New tariffs, he added, are likely to make matters worse for middle-of-the-road retailers. Executives at J.C. Penney, Kohl’s and Macy’s this past week warned that the trade war may soon cut into profits as they pay 25 percent more to import items such as makeup, handbags and leather jackets. At the same time, cash-strapped consumers are likely to cut back on clothing and shoes as they pay more for groceries, toilet paper and other essentials.
“We’ve assumed that there would be an impact to the gross [profit] margin, which is in part why we’ve reduced the outlook from what we previously had,” Bruce Besanko, Kohl’s chief financial officer, said on a Tuesday earnings call. He added that more than 20 percent of the company’s merchandise comes from China.
In all, American families will pay an additional $767 a year for everyday items following the latest round of tariffs, according to a report by the Trade Partnership, a Washington-based research and consulting firm.

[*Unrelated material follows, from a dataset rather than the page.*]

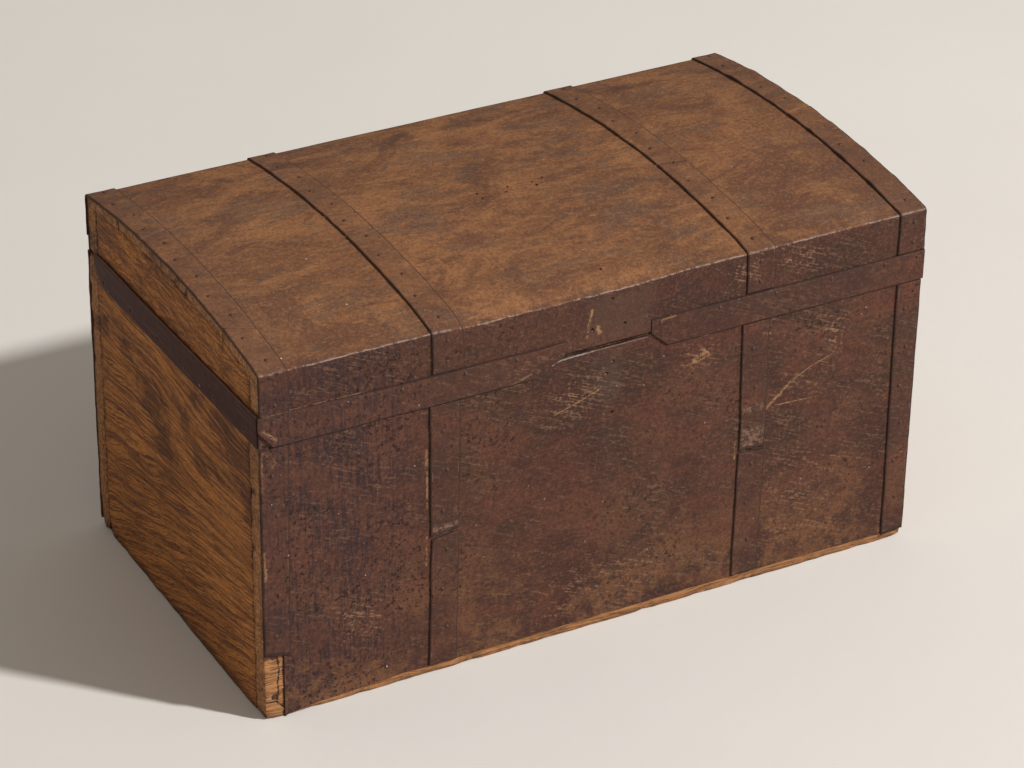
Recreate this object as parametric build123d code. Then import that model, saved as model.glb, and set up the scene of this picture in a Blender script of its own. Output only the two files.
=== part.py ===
"""Shallow-domed travelling chest: a nailed box of boards with a hinged, strap-bound lid.

Millimetres, +Z up, front towards -Y, length along X.
The origin is the middle of the whole chest's outline, on the floor.
"""
from build123d import *
import math
import os

# ---- driving dimensions ------------------------------------------------------------------
body_length = 637.0          # end board to end board, outside
body_depth = 350.0           # front board to back board, outside
body_height = 282.0          # floor to the joint between body and lid
lid_height_at_edge = 53.0    # joint to the crease where the dome starts
dome_rise = 15.0             # how far the middle of the lid stands above that crease
board_thickness = 18.0
bottom_thickness = 12.0
bottom_lift = 4.0            # the bottom planks stay this far off the floor
stave_thickness = 10.0
stave_count = 5
cover_thickness = 1.0        # thin brown sheet on front, back and lid
strap_thickness = 1.4
skirt_thickness = 1.6
lip_thickness = 1.5
seam = 0.3                   # hairline gap between neighbouring boards
lid_gap = 0.6                # height of the joint between body and lid
lid_inset = 1.5              # lid ends sit this far inside the end lips
lid_overhang = 0.4           # lid front stands this far in front of the body front
crease_radius = 3.0          # the cover's bend along the front and back creases

strap_width = 28.0
inner_strap_x = 150.0        # middle of the two inner straps, either side of centre
corner_strap_x = 305.5       # middle of the two corner straps
skirt_height = 29.0
skirt_drop = 15.5            # how far the skirt hangs over the body
lip_height = 31.0

tack_head_radius = 2.3
tack_head_height = 0.9
tack_shank_radius = 0.8
tack_hole_radius = 0.85
tack_length = 9.0
nail_radius = 1.3
nail_head_radius = 2.6
nail_head_height = 0.8
nail_length = 34.0

hinge_x = 205.0              # middle of each hinge, either side of centre
hinge_width = 44.0
hinge_leaf_height = 34.0
hinge_leaf_thickness = 1.6
hinge_barrel_radius = 3.5
hinge_pin_radius = 1.6
hinge_pin_clearance = 0.05
hinge_knuckle_gap = 0.4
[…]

If the Trump administration extends that tax to all remaining Chinese imports, that figure could go up to about $2,389 a year for the average household.
At J.C. Penney, sales are down and losses are mounting as the department store chain tries — again — to win over the suburban moms that it has repeatedly sidelined over the past decade. In the most recent quarter, the company posted a $154 million loss, while sales declined 5.6 percent. Meanwhile, quarterly sales fell about 3 percent at Kohl’s, where CEO Michelle Gass said the year has “started off slower than we’d like.”

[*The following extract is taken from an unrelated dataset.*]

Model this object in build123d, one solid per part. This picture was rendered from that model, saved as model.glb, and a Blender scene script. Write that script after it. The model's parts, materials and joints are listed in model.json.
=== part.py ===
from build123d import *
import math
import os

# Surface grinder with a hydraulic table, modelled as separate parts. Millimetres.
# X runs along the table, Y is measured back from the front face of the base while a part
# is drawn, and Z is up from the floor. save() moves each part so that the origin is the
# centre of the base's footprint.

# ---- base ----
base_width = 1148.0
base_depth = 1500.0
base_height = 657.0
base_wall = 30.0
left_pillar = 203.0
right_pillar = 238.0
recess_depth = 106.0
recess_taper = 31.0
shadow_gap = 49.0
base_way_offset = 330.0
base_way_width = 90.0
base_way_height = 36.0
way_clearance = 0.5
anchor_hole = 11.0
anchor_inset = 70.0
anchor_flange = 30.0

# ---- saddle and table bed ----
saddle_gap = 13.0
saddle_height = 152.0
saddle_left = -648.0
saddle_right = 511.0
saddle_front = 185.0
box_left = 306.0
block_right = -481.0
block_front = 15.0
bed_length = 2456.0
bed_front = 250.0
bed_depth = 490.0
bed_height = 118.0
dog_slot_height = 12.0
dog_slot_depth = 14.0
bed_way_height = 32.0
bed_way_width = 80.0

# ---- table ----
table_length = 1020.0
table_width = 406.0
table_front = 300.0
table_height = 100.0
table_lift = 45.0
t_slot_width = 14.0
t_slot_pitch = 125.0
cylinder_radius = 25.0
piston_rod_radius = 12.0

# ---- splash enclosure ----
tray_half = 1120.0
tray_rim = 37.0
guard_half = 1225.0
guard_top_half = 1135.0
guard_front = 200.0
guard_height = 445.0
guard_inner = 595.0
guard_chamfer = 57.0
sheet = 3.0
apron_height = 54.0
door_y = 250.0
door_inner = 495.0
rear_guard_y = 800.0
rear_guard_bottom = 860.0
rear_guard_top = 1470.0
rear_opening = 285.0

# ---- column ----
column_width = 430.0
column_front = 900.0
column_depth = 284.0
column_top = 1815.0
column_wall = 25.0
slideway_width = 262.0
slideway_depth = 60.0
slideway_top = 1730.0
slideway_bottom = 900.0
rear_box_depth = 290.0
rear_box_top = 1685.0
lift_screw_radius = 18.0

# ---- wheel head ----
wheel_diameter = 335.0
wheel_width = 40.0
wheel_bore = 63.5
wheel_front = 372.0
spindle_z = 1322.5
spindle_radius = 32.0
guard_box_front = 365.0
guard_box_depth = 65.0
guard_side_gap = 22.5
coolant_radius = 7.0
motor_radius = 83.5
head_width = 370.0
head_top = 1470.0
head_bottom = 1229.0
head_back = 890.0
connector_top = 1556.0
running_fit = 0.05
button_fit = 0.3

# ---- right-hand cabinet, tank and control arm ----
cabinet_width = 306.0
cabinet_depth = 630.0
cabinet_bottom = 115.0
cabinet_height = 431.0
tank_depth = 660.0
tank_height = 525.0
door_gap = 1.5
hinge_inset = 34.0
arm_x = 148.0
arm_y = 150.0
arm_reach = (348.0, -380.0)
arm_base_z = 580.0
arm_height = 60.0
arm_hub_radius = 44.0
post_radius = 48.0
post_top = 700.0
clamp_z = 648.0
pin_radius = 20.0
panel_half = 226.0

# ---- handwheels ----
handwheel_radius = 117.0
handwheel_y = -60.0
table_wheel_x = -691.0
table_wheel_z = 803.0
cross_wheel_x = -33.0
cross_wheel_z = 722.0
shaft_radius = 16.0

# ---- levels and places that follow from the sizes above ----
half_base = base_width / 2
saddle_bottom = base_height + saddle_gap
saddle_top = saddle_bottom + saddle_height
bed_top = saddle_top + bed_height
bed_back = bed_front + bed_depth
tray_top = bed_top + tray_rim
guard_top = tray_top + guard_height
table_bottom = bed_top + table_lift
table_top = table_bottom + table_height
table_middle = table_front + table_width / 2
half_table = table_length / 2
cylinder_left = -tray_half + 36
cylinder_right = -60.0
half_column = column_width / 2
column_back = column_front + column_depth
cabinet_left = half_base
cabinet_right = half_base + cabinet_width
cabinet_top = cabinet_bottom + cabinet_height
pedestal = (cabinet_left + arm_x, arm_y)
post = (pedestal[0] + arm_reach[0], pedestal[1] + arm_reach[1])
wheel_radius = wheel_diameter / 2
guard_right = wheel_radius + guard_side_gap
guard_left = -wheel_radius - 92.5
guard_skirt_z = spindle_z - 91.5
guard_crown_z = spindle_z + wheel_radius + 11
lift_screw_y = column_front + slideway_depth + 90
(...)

J.C. Penney’s troubles go back nearly a decade, when the company brought on Ron Johnson, formerly head of Apple’s retail business, to revamp its stores. He got rid of coupons and tried to turn the company’s tired locations into sexier enclaves filled with “stores within a store” featuring brands such as Levi’s and I Jeans by Buffalo. It was a fast failure: Sales dropped by about 30 percent, and longtime shoppers swore off the company.
The company — which fired Johnson after 17 months on the job — has had four chief executives in the past eight years. They have tried a number of approaches: bringing back coupons, reinvesting in hair salons and doubling down on millennial shoppers.
But last summer, J.C. Penney said it was done trying to win over 20-somethings. It was time, the company said, to shift its focus back to middle-aged moms.
“We did lose our way,” Mike Robbins, J.C. Penney’s executive vice president of supply chain, told the Wall Street Journal last year. “[We] took our eye off our core customer.”
The company is now opening 500 new baby shops and replacing its appliance and furniture departments with more clothing. It also brought on a new CEO, Jill Soltau, who has yet to outline her strategy for the company. (A turnaround, she said in an earnings call this past week, “will take time.”)
But Mowry, who wears a size 12, says she has not been impressed by the company’s efforts, particularly in its plus-size and women’s departments.
Until recently she wore a size 16, which made it even more difficult to find well-fitting clothes at the store. When the company did make an effort to offer more stylish clothing in larger sizes by partnering with Project Runway winner Ashley Nell Tipton, the line was targeted squarely to millennials. Mowry said items such as slash-knee jeggings and bomber jackets did little for her wardrobe.
“It was like they were doing everything they could to target a younger clientele,” she said. “And for the rest of us, it was like, ‘Hey, here’s a shapeless green bag you can wear.’ ”
These days, she shops at J.C. Penney mostly for her children, who are 11 and 14. The clothes are well-made, she said, and she can often get them at a discount. For herself, she shops almost exclusively at Dress Barn. Now that the chain is going away, she says, she will have to rethink her habits.
“I don’t have a lot of time. I work full time and have kids — and we’re on a budget,” she said. “There’s nothing middle-of-the-road anymore.”
Holly Rye, a small-business owner in Phoenix, agrees. The longtime J.C. Penney and Kohl’s shopper says she now buys clothes almost exclusively online. Department stores, she says, have become a “wasteland” of clothing that is either frumpy or “see-through and sleazy.”
“I’m 56 years old, but I can still rock a pair of shorts and cowboy boots,” said Rye, who has three adult children. “I don’t dress like an old lady.”